There also are the questions, which were referred to earlier, of whether the immunity attaches to the central bank and its property, and of whether it should exist regardless of where the assets are placed. Unfortunately, U.S. judges have not always recognized this; in one Iranian assets case, a U.S. judge entered a preliminary injunction against the foreign central bank with respect to its properties held at a U.S. commercial bank, but went on to say that it would not be good policy to enter an injunction with respect to funds of that same central bank which were held at the Federal Reserve Bank of New York. Intellectually, there is no justification for this; it is inconsistent, and the statute makes no such distinction.

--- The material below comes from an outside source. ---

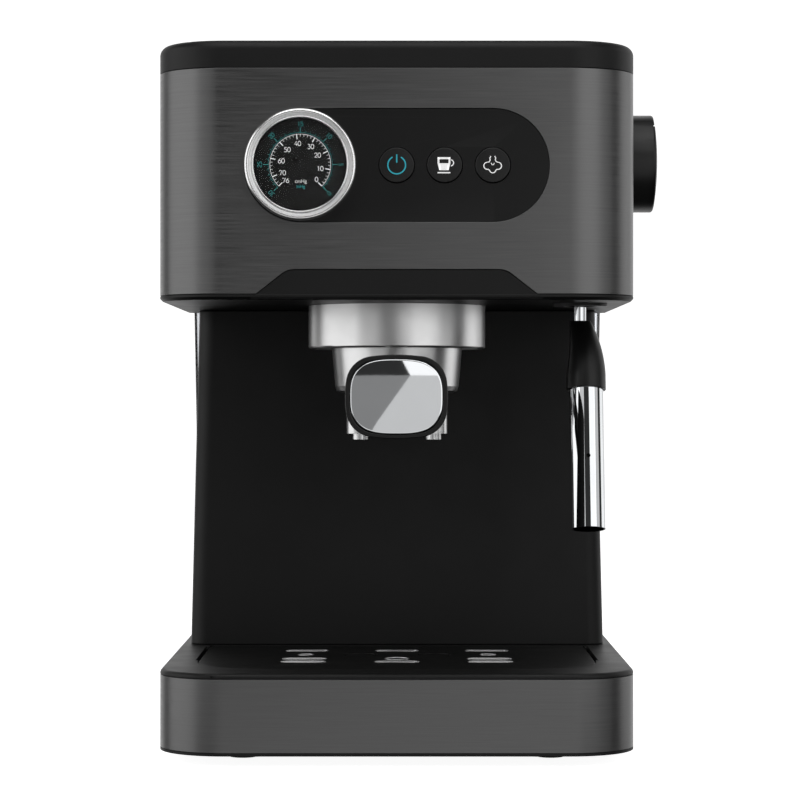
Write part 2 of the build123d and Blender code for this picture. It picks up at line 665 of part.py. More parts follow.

There also is the question of injunctions. The statute speaks about attachments. Fortunately, the U.S. courts have been pretty good on this and have tended to say that the rule on pre-judgment attachments also applies to injunctions which have the same effect.

This has been just a brief overview of some of the fine points of this question which arise in everyday life, and I will close here. I hope I have contributed to the debate by trying to focus on some of the narrow, more practical aspects. Thank you.